Whole milk is preferred, but 1% or 2% works just fine too… however, I would stay away from skim… note: I have done this with lactose free milk and it works out just great!
Add a small pinch of salt, don’t go crazy here.
Add in one lemon rind, just like this and turn the burner on to medium/high until the liquid comes to the start of a boil… so, you’ll want to watch that pot because the start of a boil can turn into a boil over in seconds with that much milk in the pot. (if you don’t care for lemon, you can absolutely leave this ingredient out, it will still be delicious… this method leaves the dish with a subtle undertone of lemon – nothing strong)
Next, add in the rice and stir. Then cover the pot and turn the burner down to med/low – low. (so just above the lowest setting on your knob) Be sure to stir periodically.

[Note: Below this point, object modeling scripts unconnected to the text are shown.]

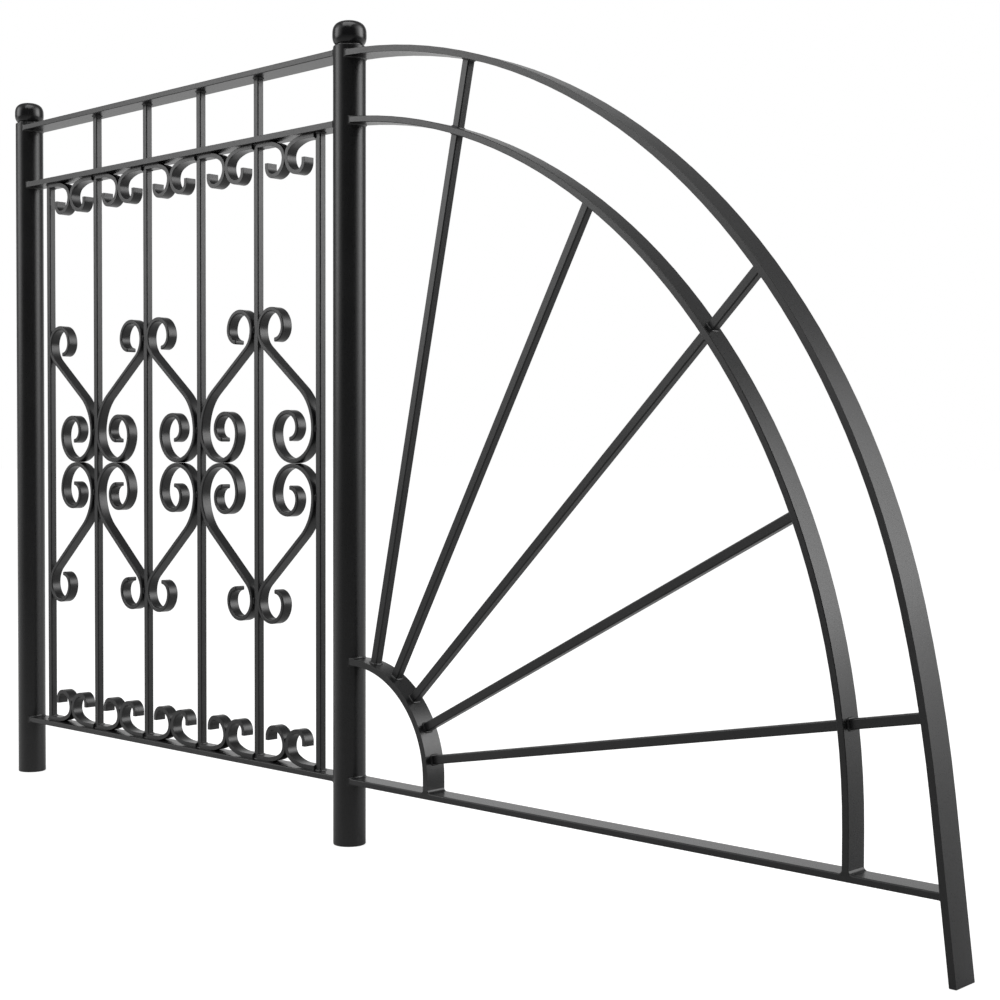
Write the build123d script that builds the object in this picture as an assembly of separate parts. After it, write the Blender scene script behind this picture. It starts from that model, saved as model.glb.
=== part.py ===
from build123d import *
import math
import os

os.makedirs("parts", exist_ok=True)

# Steel stair and terrace railing: a scroll panel between two round posts and a fan-shaped wing.
# Millimetres, +Z up. X runs along the railing, the front faces -Y.
# The origin is the middle of the right post's foot.

# Posts and ball caps
post_diameter = 42.4
post_wall = 4.0
post_rise = 5.0
post_foot_plate = 4.0
post_rim_round = 1.4
post_spacing = 765.0
cap_diameter = 44.4
cap_neck_diameter = 35.8
cap_height = 33.5
cap_waist_height = 15.5
cap_shoulder_radius = 14.0
cap_spigot_length = 22.0
cap_spigot_clearance = 0.15

# Flat bars of the frame
flat_thickness = 8.0
handrail_depth = 36.0
frame_depth = 30.0
handrail_top = 1026.5
second_rail_drop = 90.0
bottom_rail_height = 81.0
cope_gap = 0.1

# Square bars of the panel and spokes of the wing
bar_side = 10.0
spoke_side = 11.0
bar_corner = 1.5
bar_count = 6
left_bar_offset = 61.5
right_bar_offset = 57.0
hole_clearance = 0.1

# Scroll strip
strip_thickness = 6.0
strip_depth = 16.0
weld_gap = 0.15

# Small scrolls under the second rail and on the bottom rail
c_entry_radius = 60.0
c_entry_angle = 28.0
c_shoulder_radius = 17.0
c_belly_radius = 22.5
c_curl_radius = 13.0
c_curl_end = 5.5
c_weld_lap = 0.4

# Long scrolls of the middle band
middle_drop = 14.0
s_big_radii = (42.5, 38.0, 27.5, 20.5, 15.5)
s_small_radii = (26.0, 24.5, 17.0)
s_big_bend = 68.0
s_small_bend = 33.0
s_upper_reach = 136.5
s_lower_reach = 143.5

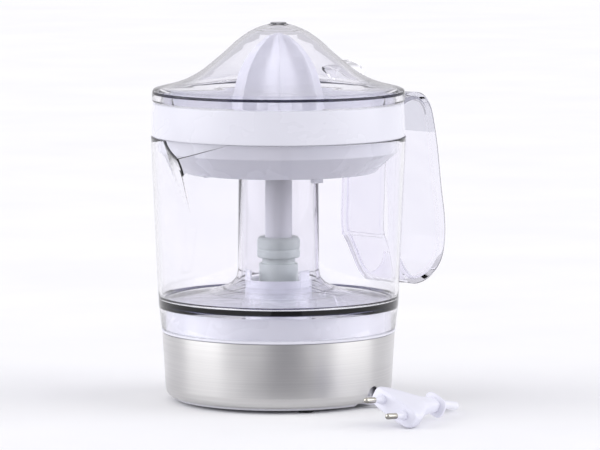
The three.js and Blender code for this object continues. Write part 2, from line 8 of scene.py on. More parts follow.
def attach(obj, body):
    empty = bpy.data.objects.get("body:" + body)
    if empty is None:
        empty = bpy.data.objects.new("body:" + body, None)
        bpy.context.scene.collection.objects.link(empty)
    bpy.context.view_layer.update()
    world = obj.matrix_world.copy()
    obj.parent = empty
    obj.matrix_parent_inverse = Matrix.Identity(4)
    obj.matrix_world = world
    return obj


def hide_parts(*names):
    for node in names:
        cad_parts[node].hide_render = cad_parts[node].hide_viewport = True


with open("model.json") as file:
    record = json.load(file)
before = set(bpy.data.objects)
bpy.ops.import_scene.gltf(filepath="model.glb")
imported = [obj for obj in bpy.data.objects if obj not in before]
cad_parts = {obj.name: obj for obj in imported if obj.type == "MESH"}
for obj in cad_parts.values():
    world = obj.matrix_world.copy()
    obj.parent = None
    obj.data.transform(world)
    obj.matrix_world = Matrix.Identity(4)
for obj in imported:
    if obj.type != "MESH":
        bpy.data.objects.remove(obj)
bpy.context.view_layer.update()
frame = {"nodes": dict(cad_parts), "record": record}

# Citrus press juicer: a motor base in a brushed steel sleeve, a clear jug that stands on it, a
# white collector with its sieve in the jug's mouth, a ribbed cone and a clear dust lid.
# Outlines are in millimetres, with heights from the table that the feet stand on.
nodes = frame["nodes"]

MM = 0.001
FOOT_DROP = 2.0  # the feet reach this far below the frame's zero
TURN = 2 * math.pi

scene = bpy.context.scene
scene.view_settings.view_transform = "Standard"


# ---- camera ----
CAMERA_AZIMUTH = math.radians(-47.0)
CAMERA_DISTANCE = 3.0
CAMERA_HEIGHT = 0.4232
CAMERA_SIDESTEP = 0.0138  # the juicer stands a little left of the middle
CAMERA_PITCH = math.radians(5.94)

bpy.ops.object.camera_add()
camera = bpy.context.object
camera.name = "studio_camera"
camera.data.lens = 281.4
camera.data.sensor_width = 36.0
camera.data.clip_end = 60.0
towards_juicer = Vector((-math.sin(CAMERA_AZIMUTH), math.cos(CAMERA_AZIMUTH), 0))
to_the_right = Vector((math.cos(CAMERA_AZIMUTH), math.sin(CAMERA_AZIMUTH), 0))
standpoint = -towards_juicer * CAMERA_DISTANCE + to_the_right * CAMERA_SIDESTEP
camera.location = standpoint + Vector((0, 0, CAMERA_HEIGHT))
camera.rotation_euler = (math.pi / 2 - CAMERA_PITCH, 0, CAMERA_AZIMUTH)
scene.camera = camera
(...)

After about 20 minutes or so, this is what you should see in your pot. If not, give it a bit more time, but keep your eye on it, because it can happen quickly.
Sugar is essential to this recipe… Please don’t reduce this ingredient as you will not have the results you are looking for. Stir this in when your rice is tender and most of the liquid has been absorbed as shown above. The sugar will then cause your rice to have more liquid as the sugar melts in. (((Here is where I always messed up… for some reason I skipped this step, DON’T SKIP THIS STEP! This is what gives the pudding it’s proper consistency))) Cover the pan and cook another 5-10 minutes on med/low heat… Stir frequently! (every 2-3 minutes)
Once the liquid has once again mostly absorbed into your rice, very very quickly stir in the yolk of one large egg… you want to mix in rapidly so you don’t end up with chunks of cooked egg… this is meant to thicken your pudding and add some richness. And you are done! (If you have an egg allergy, this step can be left out, it will be a little different, but still pretty yummy)
Now you will have something that looks like this… pour into a shallow dish and gently shake back and forth to disperse the pudding… at this point, fish out the lemon rind as it has done it’s job.
While your pudding is still hot, grab some cinnamon and a cookie cutter or anything with a small rim, it’s traditional in my family to use a shot glass as seen here, for decorating.
Gently touch the rim of your glass on pudding to moisten. Then dip into the cinnamon. Then back to the pudding to start your design. Repeat in any pattern you like. If I’m not doing this for a party or to serve as dessert for a dinner party or something, I will totally just sprinkle the cinnamon on top. But, since we are talking about Easter, this is what I do. A fun bunny design cut out of paper and laid on top would be great too… be creative.
And here it is! Yum!
Portuguese Rice Pudding recipe:
1 cup rice, medium grain, white
1 cup water
3 cups milk, whole (1 or 2% also works)
1 cup white sugar
1 lg. egg yolk
1 lemon rind
1 scant pinch of salt
cinnamon for dusting
Bring water and milk to a boil with the lemon rind and salt on medium high. Add in rice and stir, turn burner down to just above the lowest setting, cover the pot. Stir occasionally. About 20 minutes later most of the liquid should be evaporated… also, test the rice to see that it is fully tender… this is when you add in the sugar and stir. The mixture will become liquefied again, continue cooking on low for another 5-10 minutes, stirring more frequently. Once most of the liquid has once again absorbed into the rice, add in the egg yolk, stirring vigorously. Pour into a shallow dish and sprinkle with cinnamon or form a design with cinnamon. Enjoy!
note: this is a naturally gluten free recipe… just ensure that each ingredient brand you use specifically is gluten free (as it should naturally be) and you are good to go!